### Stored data
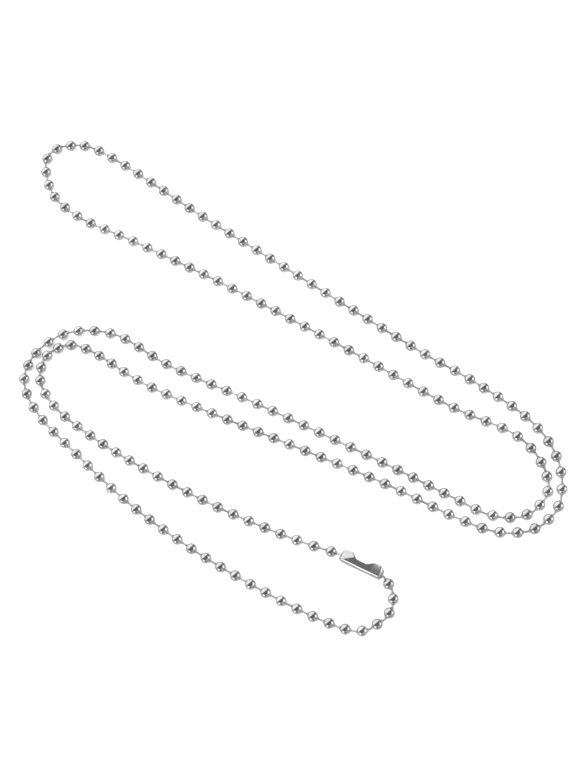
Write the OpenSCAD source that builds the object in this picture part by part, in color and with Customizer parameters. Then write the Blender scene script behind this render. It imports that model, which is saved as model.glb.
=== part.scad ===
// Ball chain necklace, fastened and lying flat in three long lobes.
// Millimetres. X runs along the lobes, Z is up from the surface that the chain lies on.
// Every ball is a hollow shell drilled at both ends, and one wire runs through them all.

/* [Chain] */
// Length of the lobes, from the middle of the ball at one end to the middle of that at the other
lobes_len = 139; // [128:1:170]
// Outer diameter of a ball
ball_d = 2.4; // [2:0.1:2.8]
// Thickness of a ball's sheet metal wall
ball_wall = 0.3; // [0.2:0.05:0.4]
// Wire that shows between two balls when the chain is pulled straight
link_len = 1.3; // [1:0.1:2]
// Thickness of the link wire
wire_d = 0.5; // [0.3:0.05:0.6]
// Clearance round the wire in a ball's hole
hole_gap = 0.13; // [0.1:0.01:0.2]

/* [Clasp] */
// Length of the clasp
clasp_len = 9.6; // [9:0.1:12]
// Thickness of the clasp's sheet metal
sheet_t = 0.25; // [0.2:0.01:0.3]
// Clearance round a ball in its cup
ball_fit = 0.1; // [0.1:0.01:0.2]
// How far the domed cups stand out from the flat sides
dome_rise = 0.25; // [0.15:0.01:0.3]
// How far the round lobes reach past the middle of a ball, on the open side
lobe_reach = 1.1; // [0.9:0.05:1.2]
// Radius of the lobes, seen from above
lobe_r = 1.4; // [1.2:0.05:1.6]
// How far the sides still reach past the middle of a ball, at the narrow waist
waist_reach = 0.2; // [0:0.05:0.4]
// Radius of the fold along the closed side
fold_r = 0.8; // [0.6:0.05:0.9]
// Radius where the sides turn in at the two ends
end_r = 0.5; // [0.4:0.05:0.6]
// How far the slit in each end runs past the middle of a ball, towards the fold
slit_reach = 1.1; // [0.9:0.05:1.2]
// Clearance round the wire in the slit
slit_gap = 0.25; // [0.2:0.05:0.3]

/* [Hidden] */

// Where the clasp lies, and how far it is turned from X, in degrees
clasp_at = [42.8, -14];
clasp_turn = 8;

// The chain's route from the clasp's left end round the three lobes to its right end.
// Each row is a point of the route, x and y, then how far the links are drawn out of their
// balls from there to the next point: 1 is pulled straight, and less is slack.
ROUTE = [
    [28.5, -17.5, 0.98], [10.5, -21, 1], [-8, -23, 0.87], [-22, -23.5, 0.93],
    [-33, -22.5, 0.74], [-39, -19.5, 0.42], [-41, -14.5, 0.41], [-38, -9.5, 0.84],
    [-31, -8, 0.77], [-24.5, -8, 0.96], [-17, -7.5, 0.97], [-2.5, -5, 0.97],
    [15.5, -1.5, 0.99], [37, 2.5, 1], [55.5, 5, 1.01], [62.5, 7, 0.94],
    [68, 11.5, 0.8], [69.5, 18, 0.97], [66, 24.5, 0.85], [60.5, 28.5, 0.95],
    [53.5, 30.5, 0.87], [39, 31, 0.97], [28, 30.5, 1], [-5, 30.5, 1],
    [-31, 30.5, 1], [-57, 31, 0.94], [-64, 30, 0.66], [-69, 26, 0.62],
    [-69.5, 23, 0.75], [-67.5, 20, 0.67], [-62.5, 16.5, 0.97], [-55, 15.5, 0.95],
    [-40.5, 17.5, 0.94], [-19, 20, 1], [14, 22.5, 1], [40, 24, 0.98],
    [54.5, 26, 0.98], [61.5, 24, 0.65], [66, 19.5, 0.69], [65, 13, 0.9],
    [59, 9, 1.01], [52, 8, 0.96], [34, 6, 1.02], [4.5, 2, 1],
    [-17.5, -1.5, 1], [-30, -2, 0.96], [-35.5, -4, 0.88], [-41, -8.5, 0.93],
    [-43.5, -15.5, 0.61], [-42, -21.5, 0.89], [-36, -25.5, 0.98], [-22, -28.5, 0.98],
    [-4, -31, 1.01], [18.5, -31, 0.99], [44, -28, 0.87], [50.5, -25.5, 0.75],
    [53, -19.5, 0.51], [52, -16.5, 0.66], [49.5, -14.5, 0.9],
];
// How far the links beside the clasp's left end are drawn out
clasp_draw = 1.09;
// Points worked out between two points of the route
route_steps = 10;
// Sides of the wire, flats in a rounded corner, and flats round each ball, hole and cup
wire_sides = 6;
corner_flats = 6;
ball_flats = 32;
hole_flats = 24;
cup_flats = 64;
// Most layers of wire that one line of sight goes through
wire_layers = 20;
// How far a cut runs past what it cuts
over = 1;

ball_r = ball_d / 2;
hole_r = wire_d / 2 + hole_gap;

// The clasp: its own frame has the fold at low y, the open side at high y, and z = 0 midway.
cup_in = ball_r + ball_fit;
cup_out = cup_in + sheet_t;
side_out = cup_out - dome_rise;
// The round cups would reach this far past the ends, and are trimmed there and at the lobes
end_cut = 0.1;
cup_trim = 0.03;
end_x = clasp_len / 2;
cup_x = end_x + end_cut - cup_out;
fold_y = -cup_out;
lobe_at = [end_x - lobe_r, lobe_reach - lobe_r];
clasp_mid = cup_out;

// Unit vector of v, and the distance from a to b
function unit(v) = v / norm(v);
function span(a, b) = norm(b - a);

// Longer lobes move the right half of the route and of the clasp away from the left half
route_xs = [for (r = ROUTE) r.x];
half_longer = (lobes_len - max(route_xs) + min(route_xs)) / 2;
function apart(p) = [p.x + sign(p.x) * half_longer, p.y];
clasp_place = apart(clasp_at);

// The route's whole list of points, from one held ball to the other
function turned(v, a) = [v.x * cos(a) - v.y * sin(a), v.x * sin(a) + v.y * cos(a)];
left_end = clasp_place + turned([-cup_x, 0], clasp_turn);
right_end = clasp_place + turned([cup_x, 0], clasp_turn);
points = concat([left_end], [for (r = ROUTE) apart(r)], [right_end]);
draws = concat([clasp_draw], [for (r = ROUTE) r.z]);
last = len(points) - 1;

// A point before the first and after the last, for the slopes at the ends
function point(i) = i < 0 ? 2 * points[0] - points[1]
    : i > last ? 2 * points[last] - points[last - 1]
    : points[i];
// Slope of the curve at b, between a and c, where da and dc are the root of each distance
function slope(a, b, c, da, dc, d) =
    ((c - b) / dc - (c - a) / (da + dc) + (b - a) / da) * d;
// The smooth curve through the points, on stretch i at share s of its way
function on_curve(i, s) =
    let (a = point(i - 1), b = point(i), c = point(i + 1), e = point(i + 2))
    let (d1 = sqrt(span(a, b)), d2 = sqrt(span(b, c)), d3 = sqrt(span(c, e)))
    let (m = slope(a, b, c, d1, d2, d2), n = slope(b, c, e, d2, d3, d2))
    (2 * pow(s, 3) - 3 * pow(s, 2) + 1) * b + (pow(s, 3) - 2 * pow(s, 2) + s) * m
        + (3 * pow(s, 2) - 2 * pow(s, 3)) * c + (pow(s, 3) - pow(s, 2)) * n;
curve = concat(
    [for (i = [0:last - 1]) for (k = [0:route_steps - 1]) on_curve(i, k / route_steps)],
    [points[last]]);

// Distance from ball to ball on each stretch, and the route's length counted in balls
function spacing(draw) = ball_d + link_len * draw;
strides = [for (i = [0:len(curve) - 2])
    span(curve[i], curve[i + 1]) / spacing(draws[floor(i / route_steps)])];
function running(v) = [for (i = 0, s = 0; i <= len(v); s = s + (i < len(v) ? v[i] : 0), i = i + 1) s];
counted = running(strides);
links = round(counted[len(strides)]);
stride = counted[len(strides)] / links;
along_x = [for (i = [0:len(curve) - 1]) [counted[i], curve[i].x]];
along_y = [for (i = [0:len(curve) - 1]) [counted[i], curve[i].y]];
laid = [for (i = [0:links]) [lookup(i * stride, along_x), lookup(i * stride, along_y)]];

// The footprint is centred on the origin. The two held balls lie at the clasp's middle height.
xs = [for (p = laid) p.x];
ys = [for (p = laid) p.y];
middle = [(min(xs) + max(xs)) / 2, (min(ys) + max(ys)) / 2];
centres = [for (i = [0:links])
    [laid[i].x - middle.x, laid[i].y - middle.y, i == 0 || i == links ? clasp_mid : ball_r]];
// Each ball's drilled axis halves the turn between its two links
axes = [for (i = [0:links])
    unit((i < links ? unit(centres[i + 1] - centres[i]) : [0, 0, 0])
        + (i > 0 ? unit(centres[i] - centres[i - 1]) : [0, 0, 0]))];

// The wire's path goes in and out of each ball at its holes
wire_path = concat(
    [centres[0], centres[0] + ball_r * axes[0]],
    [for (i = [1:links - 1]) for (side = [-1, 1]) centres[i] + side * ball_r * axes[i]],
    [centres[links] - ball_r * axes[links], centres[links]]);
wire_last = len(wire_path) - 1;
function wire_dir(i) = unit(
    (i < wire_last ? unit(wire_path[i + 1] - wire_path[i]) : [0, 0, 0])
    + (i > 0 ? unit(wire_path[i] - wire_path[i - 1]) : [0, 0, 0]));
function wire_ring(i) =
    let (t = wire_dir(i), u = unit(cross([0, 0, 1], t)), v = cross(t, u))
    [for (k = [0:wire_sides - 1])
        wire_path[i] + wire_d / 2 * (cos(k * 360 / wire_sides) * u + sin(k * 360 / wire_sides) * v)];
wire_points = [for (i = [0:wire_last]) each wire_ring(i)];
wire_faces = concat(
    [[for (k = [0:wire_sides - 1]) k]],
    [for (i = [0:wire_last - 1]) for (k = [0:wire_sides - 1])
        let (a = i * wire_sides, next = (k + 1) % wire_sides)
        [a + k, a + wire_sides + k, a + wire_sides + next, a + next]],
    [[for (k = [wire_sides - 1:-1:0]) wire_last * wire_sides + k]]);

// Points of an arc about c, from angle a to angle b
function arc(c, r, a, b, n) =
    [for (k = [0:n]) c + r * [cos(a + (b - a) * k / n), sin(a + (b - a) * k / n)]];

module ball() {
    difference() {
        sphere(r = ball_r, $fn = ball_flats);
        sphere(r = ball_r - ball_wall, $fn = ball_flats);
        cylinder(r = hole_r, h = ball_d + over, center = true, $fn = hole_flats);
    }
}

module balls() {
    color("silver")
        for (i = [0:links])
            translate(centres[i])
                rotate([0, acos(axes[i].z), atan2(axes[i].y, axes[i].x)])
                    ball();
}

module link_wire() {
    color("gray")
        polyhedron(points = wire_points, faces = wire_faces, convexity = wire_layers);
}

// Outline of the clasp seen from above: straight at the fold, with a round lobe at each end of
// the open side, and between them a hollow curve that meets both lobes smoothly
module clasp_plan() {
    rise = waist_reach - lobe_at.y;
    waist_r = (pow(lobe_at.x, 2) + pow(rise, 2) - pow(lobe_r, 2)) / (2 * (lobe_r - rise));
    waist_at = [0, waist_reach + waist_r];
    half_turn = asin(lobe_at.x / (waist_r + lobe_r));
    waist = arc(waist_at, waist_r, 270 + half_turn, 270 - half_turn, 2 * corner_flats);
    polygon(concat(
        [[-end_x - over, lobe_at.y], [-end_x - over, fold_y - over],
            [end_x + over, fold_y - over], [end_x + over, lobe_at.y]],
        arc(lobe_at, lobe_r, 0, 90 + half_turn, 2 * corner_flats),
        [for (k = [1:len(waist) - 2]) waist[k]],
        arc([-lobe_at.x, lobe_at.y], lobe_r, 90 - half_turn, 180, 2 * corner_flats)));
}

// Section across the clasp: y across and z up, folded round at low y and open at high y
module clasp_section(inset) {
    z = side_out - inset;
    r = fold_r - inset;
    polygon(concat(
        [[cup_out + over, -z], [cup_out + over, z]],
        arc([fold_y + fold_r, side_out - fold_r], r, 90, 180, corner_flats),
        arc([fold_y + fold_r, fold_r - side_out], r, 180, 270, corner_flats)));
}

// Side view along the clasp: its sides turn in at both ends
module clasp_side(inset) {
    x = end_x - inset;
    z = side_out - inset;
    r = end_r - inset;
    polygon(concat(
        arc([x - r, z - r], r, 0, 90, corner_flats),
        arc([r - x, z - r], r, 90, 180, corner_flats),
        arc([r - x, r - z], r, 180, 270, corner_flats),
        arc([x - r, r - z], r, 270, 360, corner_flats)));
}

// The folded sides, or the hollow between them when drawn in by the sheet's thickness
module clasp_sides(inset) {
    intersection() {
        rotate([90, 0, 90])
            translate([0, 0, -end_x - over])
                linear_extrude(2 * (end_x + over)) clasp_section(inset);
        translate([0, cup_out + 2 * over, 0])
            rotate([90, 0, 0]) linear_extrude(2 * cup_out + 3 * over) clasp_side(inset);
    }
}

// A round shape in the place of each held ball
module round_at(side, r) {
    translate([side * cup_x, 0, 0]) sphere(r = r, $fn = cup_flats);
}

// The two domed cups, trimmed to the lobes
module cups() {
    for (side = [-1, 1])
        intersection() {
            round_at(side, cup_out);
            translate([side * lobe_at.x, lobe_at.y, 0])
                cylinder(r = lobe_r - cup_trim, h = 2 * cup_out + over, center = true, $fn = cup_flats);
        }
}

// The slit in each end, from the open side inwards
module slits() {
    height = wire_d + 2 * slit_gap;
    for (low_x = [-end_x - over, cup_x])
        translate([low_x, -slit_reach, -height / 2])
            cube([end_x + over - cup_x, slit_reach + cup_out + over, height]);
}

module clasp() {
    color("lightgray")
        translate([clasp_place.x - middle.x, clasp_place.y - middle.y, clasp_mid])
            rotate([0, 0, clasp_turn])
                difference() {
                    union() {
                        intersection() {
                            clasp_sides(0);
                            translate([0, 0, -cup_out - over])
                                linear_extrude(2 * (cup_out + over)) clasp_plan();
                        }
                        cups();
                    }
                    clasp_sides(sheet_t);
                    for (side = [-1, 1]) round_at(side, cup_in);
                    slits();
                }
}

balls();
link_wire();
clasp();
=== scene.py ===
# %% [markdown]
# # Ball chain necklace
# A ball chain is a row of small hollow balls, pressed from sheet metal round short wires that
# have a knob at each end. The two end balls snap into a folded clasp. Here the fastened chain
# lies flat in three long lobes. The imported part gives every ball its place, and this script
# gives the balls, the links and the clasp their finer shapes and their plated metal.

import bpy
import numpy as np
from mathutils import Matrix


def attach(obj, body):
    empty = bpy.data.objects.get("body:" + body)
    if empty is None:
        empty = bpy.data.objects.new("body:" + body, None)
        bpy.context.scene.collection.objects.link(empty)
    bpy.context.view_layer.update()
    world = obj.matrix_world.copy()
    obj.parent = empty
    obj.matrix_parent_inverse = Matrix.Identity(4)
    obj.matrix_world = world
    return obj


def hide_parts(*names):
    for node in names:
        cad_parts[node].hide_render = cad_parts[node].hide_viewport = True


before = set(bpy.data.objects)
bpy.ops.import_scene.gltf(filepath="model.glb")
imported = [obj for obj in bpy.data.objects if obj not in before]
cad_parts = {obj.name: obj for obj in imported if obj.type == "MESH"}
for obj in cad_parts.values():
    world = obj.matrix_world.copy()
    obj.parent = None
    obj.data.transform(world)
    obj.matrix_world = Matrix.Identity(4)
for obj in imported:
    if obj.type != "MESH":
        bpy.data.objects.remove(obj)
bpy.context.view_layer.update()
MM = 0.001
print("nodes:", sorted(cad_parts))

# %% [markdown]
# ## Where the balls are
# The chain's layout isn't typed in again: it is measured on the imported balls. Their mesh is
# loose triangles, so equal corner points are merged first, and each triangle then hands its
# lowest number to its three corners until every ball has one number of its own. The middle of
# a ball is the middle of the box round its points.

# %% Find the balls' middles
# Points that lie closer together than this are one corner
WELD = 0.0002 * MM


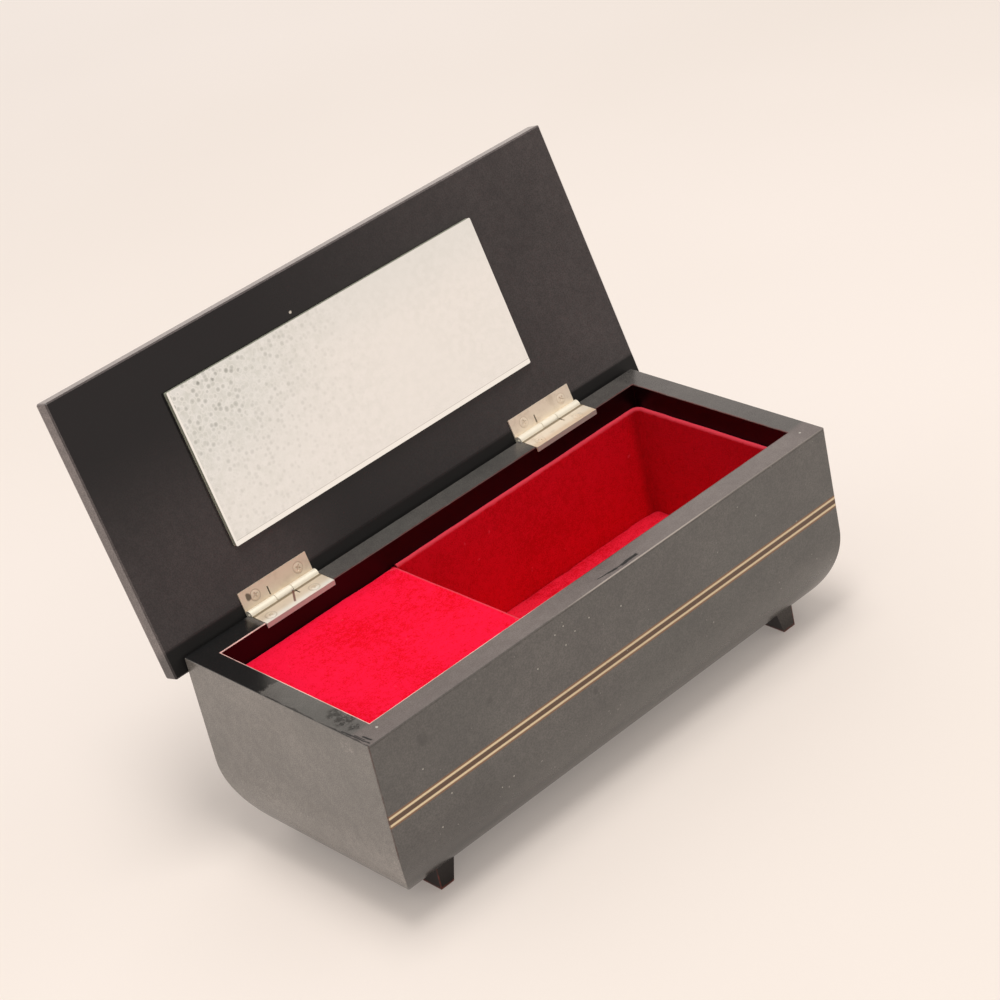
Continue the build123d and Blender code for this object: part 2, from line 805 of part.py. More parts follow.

### DO THIS
Quote nothing but the lines that run from the line containing "clasp_sides(sheet_t);" through the line containing "# gives the", keeping both of them word for word.

### FINAL ANSWER
                    clasp_sides(sheet_t);
                    for (side = [-1, 1]) round_at(side, cup_in);
                    slits();
                }
}

balls();
link_wire();
clasp();
=== scene.py ===
# %% [markdown]
# # Ball chain necklace
# A ball chain is a row of small hollow balls, pressed from sheet metal round short wires that
# have a knob at each end. The two end balls snap into a folded clasp. Here the fastened chain
# lies flat in three long lobes. The imported part gives every ball its place, and this script
# gives the balls, the links and the clasp their finer shapes and their plated metal.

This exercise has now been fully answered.